Malaysia’s competition watchdog on Thursday threatened to hit Grab with a $21 million fine for practices that allegedly reduce competition, the latest problem for the ride-hailing giant.
Grab is the biggest ride-hailing firm in Southeast Asia, and has strengthened its hold on the market since buying US rival Uber’s operations in the region last year.
But the Singapore-headquartered firm has come under scrutiny from regulators in several countries due to concerns about its dominant position.
The Malaysia Competition Commission proposed fining Grab almost 87 million ringgit ($21 million) for preventing its drivers from providing advertising services for the company’s competitors.
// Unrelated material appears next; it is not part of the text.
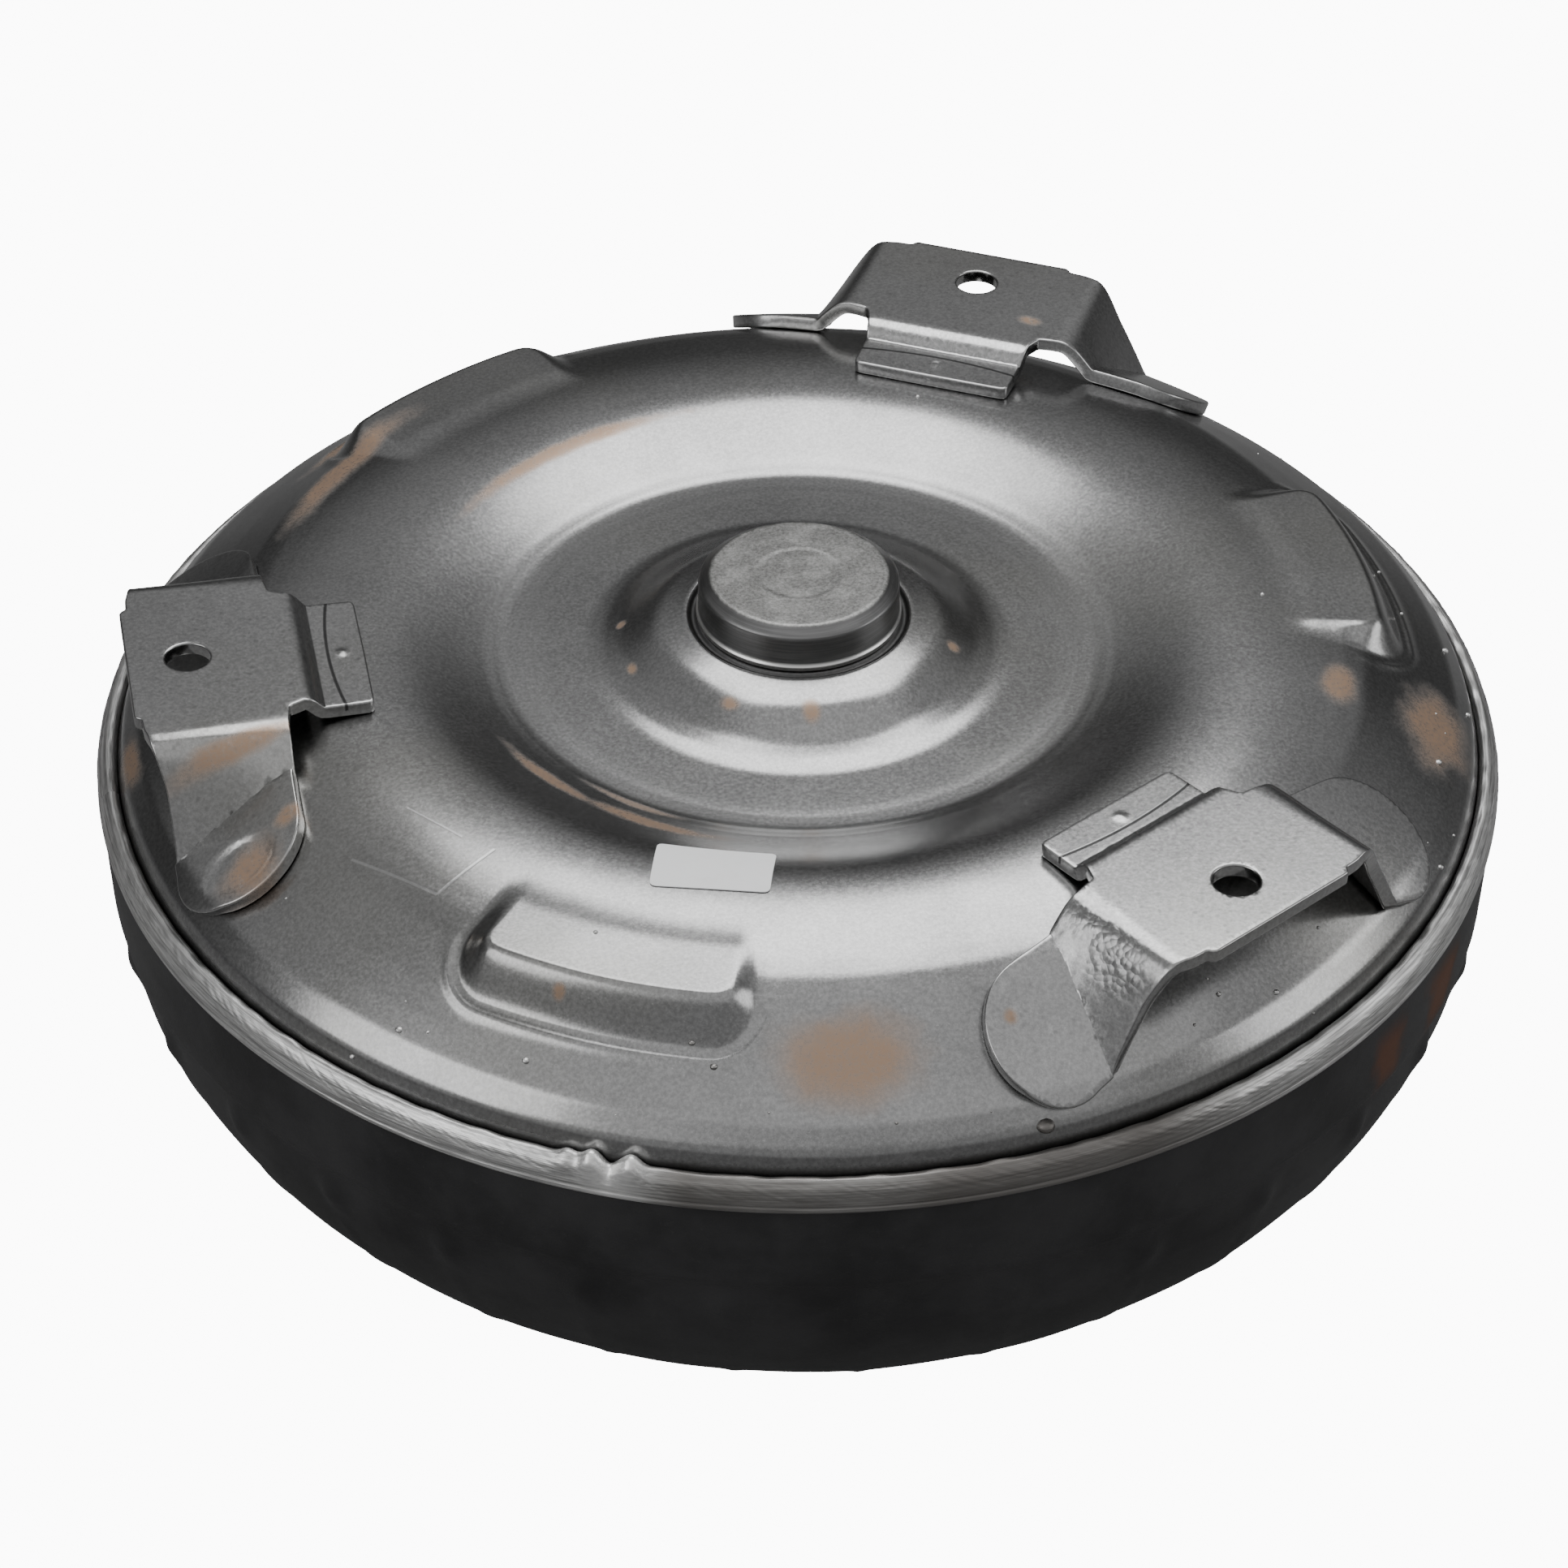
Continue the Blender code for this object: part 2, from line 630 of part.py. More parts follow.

This had the effect of “distorting competition” by creating barriers to Grab’s rivals, it said.
“It is important that barriers to entry for new players remain low, and for existing players to have the ability to grow and compete on merits to ensure that competition can remain healthy,” said Iskandar Ismail, the watchdog’s chief executive.
In addition, a daily penalty of 15,000 ringgit will be imposed should Grab fail to take action to address the competition concerns.
Grab has 30 days to respond to the watchdog, after which a final decision will be made.
The company said it had complied fully with competition laws and officials were “surprised” by the proposed fine.
“We believe that it is common practice for businesses to decide upon the availability and type of third-party advertising on their respective platforms,” a Grab statement said.
Last year, Singapore fined Grab and Uber $9.5 million for breaking competition rules when they merged.